I deleted the checkpoint using the Hyper-V gui and now it shows no checkpoints... but VM Disk setting is still pointing to the .avhdx file, which also still exists on disk. I've seen folks say that the avhdx will merge with the vhdx automatically when you shut down the VM...but the VM was already shut down when I deleted the checkpoint.

Also, when in the Hard Drive setting of the VM, there is a warning: Edit is not available because checkpoints exist for this virtual machine.

I can still log off the HyperV host login and log back in via the native boot .vhdx.

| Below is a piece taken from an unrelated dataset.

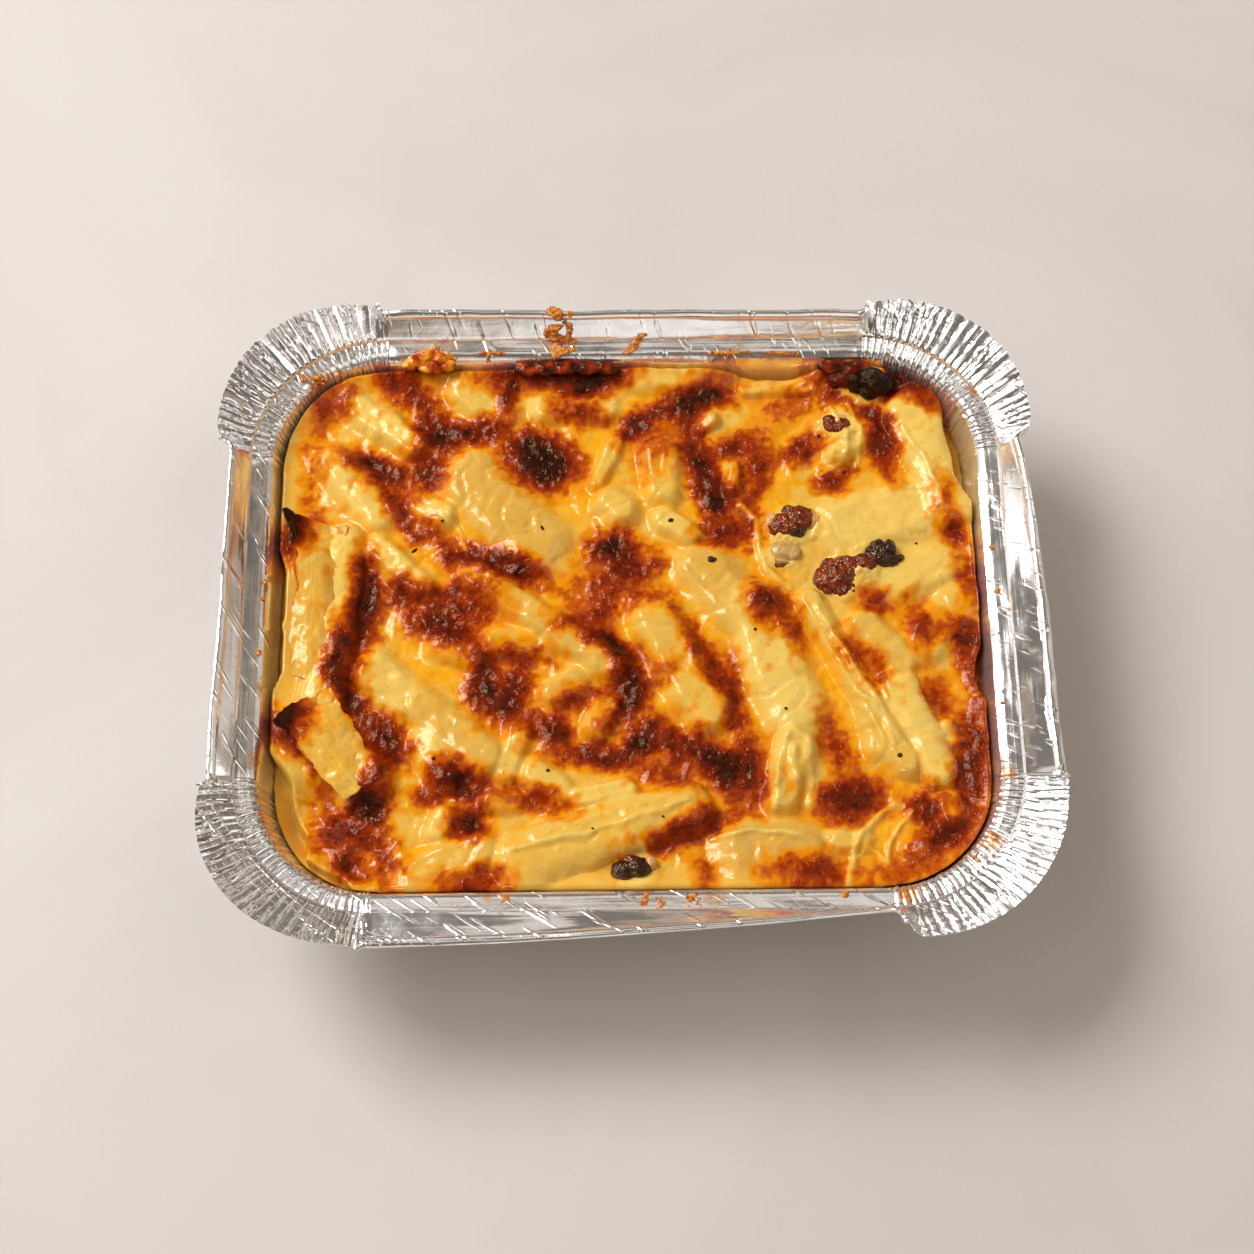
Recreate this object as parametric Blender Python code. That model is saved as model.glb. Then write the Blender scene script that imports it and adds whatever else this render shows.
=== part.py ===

The .vhdx file has a Date Modified of today, but the .avhdx has a date from Feb 2021. Not sure if that sounds correct...i.e. even though the .avhdx is currently being pointed to in the VM Hard Disk setting, is it not being modified at all on a daily basis when booting to it but the .vhdx is? I can set that as the checkpoint is just config data, not user data...but that is just a guess based on my limited knowledge (I'm a programmer, not a Windows administrator).

I can't manually merge the .avhdx using the Hyper-V gui (per these instructions) ...it only gives me the option to "Reconnect" when I inspect the .avhdx...and when I try that, I get an error about an Id mismatch. I know there is an option to Ignore the Id mismatch, but decided to do a full backup of the vhdx first and then ask this question while that is happening for the next several hours.

Am I correct in thinking I need to manually merge the avhdx with the Ignore Id mismatch checked (as per this article)? Then change the Hard Drive setting of the VM to point back to the parent vhdx?